* BEGIN *

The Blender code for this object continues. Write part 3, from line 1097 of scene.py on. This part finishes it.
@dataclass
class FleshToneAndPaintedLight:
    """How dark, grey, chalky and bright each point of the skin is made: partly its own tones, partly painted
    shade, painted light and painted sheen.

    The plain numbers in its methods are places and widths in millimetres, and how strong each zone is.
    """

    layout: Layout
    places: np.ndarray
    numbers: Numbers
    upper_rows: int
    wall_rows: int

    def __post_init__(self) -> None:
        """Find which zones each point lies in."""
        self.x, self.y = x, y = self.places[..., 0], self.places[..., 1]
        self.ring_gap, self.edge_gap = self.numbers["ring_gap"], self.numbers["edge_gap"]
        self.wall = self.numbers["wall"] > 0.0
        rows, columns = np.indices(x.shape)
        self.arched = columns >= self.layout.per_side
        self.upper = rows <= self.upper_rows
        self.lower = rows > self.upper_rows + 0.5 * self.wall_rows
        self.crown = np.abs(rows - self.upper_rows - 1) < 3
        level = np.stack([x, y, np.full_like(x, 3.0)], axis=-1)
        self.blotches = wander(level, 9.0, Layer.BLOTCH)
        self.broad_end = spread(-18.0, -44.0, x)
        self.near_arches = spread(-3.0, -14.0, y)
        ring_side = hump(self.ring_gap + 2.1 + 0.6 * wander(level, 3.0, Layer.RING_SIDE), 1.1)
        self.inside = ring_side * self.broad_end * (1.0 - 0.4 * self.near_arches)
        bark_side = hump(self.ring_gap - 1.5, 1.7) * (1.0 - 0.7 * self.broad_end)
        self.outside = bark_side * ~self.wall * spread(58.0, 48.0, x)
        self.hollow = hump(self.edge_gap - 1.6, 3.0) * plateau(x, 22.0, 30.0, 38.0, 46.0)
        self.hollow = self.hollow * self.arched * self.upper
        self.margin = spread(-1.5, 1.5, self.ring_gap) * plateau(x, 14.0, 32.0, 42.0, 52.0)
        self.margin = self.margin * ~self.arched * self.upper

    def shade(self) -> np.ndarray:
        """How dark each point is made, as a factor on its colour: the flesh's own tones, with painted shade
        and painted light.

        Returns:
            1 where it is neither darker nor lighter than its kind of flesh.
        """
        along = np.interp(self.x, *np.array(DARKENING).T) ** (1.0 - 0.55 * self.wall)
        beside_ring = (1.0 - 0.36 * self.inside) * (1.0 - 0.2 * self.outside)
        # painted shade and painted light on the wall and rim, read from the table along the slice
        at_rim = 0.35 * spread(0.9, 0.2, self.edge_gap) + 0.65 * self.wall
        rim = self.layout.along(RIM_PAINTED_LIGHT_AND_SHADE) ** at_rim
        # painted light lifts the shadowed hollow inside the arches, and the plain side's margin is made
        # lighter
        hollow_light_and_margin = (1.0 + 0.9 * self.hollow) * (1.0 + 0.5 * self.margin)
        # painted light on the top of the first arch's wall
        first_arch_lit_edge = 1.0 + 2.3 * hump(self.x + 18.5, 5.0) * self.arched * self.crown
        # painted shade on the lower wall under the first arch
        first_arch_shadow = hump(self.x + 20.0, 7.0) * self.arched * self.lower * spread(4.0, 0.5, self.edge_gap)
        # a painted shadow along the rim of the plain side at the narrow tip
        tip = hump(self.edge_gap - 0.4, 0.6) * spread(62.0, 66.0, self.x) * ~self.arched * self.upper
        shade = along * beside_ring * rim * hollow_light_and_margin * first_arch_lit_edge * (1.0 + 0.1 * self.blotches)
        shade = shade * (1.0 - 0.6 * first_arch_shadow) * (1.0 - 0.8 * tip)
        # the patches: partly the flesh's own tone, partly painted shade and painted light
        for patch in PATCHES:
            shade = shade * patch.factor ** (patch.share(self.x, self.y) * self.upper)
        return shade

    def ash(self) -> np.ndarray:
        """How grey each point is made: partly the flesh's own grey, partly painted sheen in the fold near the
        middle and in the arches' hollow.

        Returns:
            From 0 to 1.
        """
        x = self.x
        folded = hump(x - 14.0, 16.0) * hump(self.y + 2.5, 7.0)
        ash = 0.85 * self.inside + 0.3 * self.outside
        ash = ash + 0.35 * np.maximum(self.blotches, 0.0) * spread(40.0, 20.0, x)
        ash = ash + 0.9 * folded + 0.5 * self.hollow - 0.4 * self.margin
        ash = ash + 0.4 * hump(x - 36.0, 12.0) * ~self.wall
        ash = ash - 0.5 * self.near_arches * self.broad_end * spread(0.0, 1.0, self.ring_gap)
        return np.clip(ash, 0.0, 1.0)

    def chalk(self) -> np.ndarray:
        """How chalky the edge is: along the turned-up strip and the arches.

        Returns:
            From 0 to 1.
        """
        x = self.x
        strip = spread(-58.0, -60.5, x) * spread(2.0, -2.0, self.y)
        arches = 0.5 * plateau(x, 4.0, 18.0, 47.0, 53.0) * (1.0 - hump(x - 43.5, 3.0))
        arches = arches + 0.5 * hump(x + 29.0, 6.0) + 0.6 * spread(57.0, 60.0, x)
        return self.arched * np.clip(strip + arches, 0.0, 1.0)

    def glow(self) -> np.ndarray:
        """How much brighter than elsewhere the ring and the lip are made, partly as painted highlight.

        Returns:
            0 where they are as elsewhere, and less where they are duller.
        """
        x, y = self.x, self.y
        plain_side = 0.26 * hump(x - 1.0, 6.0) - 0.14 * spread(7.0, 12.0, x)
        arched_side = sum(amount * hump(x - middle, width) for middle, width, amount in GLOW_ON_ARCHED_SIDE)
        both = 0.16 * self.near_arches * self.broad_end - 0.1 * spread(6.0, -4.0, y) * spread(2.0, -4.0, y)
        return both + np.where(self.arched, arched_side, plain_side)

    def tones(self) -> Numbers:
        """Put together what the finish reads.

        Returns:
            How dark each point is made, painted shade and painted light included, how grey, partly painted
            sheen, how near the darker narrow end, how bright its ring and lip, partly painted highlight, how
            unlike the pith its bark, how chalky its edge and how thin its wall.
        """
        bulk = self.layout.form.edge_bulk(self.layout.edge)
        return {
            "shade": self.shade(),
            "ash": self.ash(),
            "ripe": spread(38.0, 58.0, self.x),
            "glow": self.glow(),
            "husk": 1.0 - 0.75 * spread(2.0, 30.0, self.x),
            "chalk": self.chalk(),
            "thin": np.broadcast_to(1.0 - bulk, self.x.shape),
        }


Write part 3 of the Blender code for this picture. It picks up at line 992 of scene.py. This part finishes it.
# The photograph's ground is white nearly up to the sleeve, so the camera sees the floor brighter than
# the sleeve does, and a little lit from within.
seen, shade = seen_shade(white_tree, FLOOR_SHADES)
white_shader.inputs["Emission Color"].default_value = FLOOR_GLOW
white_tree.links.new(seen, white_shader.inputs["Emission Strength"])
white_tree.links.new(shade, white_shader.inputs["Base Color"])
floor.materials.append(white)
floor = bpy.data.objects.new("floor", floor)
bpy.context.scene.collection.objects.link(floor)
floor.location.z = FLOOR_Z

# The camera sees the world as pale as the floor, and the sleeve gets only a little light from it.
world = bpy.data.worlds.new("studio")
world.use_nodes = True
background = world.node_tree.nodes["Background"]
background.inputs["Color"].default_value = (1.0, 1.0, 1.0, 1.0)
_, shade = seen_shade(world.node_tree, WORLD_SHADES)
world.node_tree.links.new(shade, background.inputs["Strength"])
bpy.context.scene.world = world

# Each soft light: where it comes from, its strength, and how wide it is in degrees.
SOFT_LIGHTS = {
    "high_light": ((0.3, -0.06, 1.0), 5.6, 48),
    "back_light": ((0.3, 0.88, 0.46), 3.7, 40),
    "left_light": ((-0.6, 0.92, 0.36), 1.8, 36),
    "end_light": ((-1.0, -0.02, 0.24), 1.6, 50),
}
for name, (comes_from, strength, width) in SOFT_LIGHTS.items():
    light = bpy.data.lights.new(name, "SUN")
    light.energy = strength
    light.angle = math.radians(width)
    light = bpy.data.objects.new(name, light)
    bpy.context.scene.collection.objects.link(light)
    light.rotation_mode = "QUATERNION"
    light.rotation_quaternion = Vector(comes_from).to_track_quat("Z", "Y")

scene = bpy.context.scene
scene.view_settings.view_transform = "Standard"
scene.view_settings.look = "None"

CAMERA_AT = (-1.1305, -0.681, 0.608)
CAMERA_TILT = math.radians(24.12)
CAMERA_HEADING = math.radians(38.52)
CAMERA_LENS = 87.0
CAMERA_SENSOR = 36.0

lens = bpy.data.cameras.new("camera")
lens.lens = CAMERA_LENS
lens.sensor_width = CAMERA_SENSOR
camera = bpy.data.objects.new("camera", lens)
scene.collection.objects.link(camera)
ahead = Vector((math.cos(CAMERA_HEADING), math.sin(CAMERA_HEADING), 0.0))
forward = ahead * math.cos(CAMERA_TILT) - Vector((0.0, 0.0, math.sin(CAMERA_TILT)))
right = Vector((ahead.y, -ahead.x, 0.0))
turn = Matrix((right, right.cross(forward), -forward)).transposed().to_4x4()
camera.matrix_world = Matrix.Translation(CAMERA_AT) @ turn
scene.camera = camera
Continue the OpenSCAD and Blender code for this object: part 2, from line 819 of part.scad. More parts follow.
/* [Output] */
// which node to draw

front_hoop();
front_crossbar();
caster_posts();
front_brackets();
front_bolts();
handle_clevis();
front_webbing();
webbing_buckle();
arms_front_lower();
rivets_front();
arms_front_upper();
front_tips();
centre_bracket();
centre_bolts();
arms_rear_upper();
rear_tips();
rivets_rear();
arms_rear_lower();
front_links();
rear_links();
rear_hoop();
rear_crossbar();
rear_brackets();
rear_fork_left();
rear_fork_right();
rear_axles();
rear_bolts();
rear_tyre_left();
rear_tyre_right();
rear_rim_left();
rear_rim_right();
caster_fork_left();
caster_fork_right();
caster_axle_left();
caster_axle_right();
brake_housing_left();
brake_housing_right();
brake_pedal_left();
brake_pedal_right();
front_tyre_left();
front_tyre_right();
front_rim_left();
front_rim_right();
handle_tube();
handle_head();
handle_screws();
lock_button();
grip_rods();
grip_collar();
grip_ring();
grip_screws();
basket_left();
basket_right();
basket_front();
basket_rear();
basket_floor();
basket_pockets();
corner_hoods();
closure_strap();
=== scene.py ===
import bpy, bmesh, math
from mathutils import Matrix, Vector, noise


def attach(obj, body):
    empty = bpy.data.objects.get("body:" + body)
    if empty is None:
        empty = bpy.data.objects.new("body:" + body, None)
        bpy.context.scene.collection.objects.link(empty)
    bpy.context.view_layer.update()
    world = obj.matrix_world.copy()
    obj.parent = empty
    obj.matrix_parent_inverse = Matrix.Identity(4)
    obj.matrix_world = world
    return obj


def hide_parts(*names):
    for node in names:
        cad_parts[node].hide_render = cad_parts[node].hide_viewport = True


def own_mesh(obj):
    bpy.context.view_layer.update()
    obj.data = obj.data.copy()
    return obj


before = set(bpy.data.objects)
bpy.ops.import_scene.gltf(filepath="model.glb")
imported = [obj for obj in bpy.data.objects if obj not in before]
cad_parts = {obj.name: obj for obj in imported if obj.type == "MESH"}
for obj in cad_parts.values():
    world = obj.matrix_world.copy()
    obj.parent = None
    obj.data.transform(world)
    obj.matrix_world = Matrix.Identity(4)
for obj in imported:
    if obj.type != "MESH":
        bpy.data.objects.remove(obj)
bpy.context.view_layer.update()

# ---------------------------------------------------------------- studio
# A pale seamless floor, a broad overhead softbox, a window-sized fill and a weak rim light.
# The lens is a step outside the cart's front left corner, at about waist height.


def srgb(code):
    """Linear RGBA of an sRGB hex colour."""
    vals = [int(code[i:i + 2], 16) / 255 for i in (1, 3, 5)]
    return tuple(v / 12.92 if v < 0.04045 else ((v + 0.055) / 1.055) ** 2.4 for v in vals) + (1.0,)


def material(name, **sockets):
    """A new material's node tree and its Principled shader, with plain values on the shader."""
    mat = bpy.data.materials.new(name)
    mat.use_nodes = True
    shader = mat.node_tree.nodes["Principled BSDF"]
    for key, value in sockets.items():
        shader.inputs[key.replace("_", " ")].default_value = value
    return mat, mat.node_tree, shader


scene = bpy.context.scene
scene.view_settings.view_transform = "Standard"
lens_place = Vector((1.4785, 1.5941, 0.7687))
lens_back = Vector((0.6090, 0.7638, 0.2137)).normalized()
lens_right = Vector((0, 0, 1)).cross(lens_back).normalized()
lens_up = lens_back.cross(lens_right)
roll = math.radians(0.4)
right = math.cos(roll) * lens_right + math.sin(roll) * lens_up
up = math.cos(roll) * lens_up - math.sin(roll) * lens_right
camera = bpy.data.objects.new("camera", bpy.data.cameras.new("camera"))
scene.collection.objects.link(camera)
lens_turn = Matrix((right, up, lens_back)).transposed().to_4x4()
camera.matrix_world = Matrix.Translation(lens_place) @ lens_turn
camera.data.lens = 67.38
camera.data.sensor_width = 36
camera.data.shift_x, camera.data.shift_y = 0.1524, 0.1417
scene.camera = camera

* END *

_TO BE DONE_: Extract exactly the leading lines of the data, stopping at and including the line with "wall_rows: int".

_ANSWER FOR THE TASK_:
The Blender code for this object continues. Write part 3, from line 1097 of scene.py on. This part finishes it.
@dataclass
class FleshToneAndPaintedLight:
    """How dark, grey, chalky and bright each point of the skin is made: partly its own tones, partly painted
    shade, painted light and painted sheen.

    The plain numbers in its methods are places and widths in millimetres, and how strong each zone is.
    """

    layout: Layout
    places: np.ndarray
    numbers: Numbers
    upper_rows: int
    wall_rows: int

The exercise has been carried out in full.